The major downside to Google Wallet is that the other person needs to have an account. You can send money, but the other person has to have a Google Wallet account to collect. It’s easy to use if the other person is already part of the Google ecosystem.

P2P Payments through {insert your bank here}

The final option to send friends and family money without using cash or checks is through the P2P payment system of your bank. I use a smaller, regional bank (i.e., not Wells Fargo or Bank of America). My bank has an app I can use on my phone, and each transaction costs $1.

The best news is that if I’m paying someone, they do not need to have an account at my bank. The friend or family member I’m paying gets an email or text message with a link and instructions.

This method works as well as the other apps I’ve talked about today. It all depends on which bank or credit union you use and what technology they have implemented.

Keeping You Safe

Again, I do not consider myself a security expert. Here are the most common tips I found for keeping your money safe while using these P2P payment apps.

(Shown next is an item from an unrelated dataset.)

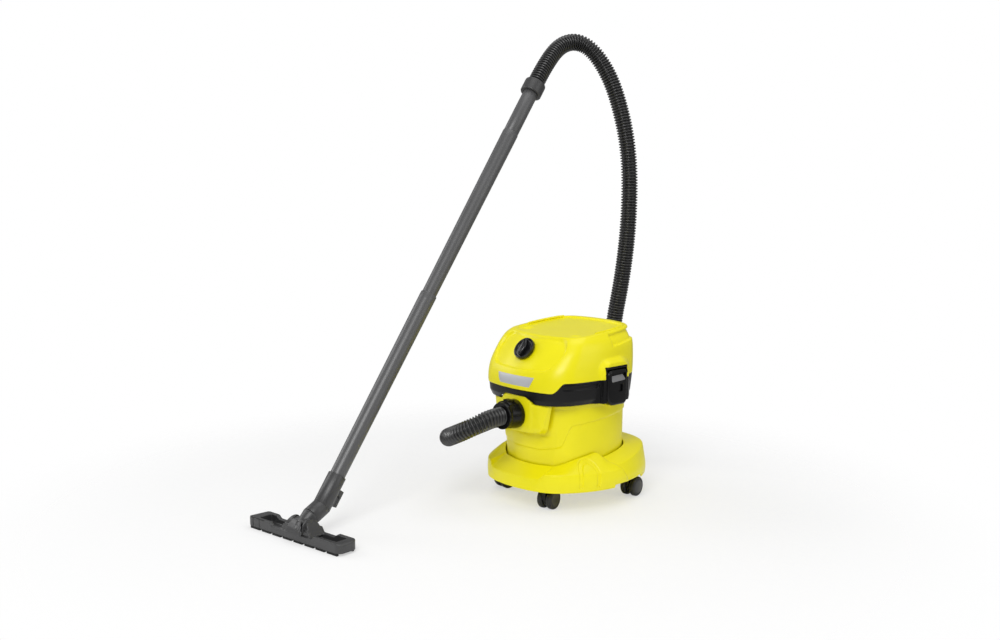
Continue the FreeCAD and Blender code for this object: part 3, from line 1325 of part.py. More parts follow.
def build():
    nodes["chassis"] = make_chassis()
    for name, place in CASTERS.items():
        fork, axle, wheels = make_caster(*place)
        nodes["caster_fork_" + name] = fork
        nodes["caster_axle_" + name] = axle
        nodes["caster_wheels_" + name] = wheels
    nodes["container"] = make_container()
    nodes["inlet_elbow"] = make_inlet_elbow()

    nodes["head_shell"], nodes["head_band"] = make_head()
    nodes["badge_plate"] = make_badge()
    nodes["switch_knob"] = make_knob()
    nodes["switch_body"] = make_switch_body()
    nodes["latch_right"] = make_latch()
    nodes["latch_left"] = mirrored_x(nodes["latch_right"])
    pin = make_latch_pin()
    nodes["latch_pins"] = Part.Compound([pin, mirrored_x(pin)])
    nodes["cooling_grille"] = make_grille()
    nodes["blower_port"] = make_blower_port()
    nodes["cable_gland"] = make_cable_gland()

    nodes["motor_plate"] = make_motor_plate()
    nodes["head_screws"] = make_screws()
    nodes["rim_seal"] = make_seal()
    nodes["float_cage"] = make_float_cage()
    nodes["float_ball"] = make_float()
    nodes["cartridge_filter"] = make_filter()
    nodes["filter_cap"] = make_filter_cap()
    nodes["motor_mount_ring"] = make_motor_ring()
    nodes["fan_case"] = make_fan_case()
    nodes["impeller"] = make_impeller()
    nodes["lower_bearing"] = make_bearing(motor_levels()[1] - BEARING_H)
    nodes["upper_bearing"] = make_bearing(bracket_top() - BEARING_H + 1)
    nodes["stator"] = make_stator()
    nodes["motor_bracket"] = make_bracket()
    nodes["carbon_brushes"] = make_brushes()
    nodes["rotor"] = make_rotor()
    nodes["cooling_fan"] = make_cooling_fan()

    nodes["hose_connector"] = make_connector()
    nodes["release_tab"] = tab_box(0, 0)
    nodes["suction_hose"] = make_hose()
    nodes["hose_cuff"] = wand_set(make_cuff()[0])
    nodes["hand_piece"] = wand_set(make_hand_piece())
    nodes["upper_tube"] = wand_set(make_tube(TUBE_VISIBLE, TUBE_VISIBLE, TUBE_LARGE_R))
    nodes["lower_tube"] = wand_set(make_tube(0, TUBE_VISIBLE, TUBE_LARGE_R))
    nodes["nozzle_sleeve"] = wand_set(make_sleeve())
    nodes["parking_hook"] = wand_set(make_hook())
    nodes["nozzle_neck"] = nozzle_set(make_neck())
    nodes["nozzle_body"] = nozzle_set(make_nozzle_body())
    nodes["pivot_pins"] = nozzle_set(make_pivot_pins())
    nodes["front_strip"] = nozzle_set(make_strip(STRIP_Y[0]))
    nodes["rear_strip"] = nozzle_set(make_strip(STRIP_Y[1]))


def footprint_shift():
    """Move that puts the origin under the middle of everything but the free hose."""
    everything = Part.Compound([shape for name, shape in nodes.items() if name != "suction_hose"])
    box_all = everything.optimalBoundingBox(False, False)
    return Vec(-box_all.Center.x, -box_all.Center.y, -box_all.ZMin)


build()
shift = footprint_shift()
print("shift", tuple(round(v, 3) for v in shift))
os.makedirs("parts", exist_ok=True)
for name, shape in nodes.items():
    placed = shape.copy()
    placed.translate(shift)
    if not placed.isValid():
        print("invalid shape:", name)
    placed.exportStep("parts/%s.step" % name)
print(len(nodes), "nodes written")
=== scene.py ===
import json
import math

import bmesh
import bpy
import numpy as np
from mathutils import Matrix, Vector

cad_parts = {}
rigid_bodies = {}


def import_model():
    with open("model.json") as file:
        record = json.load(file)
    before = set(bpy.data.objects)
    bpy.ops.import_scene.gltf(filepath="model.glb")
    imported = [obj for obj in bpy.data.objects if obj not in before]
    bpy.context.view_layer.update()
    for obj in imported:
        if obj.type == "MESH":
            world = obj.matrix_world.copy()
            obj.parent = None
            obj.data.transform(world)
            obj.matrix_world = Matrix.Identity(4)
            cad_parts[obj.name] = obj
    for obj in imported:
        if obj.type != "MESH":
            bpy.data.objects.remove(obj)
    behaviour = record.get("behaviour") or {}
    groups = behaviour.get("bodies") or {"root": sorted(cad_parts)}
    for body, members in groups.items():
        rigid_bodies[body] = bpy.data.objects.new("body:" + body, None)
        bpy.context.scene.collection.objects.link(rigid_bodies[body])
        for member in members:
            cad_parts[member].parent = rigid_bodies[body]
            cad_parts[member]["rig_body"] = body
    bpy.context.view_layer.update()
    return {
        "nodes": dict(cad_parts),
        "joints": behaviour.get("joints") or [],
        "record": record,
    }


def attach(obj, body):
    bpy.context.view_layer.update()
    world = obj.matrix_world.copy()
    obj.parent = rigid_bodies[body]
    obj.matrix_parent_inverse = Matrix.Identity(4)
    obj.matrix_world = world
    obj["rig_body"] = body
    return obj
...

  1. Lock your phone with a password, PIN, or pattern.
  2. Use strong passwords for all your accounts.
  3. Encrypt your phone.
  4. Don’t ever use public Wi-Fi (Starbucks, airports, hotels, etc.) for private or sensitive information.
  5. Sign up for automatic emails or text messages when money moves.
  6. Use 2-step authentication if available.
  7. Open a separate bank account to link to apps.
  8. Only use these apps with friends and families.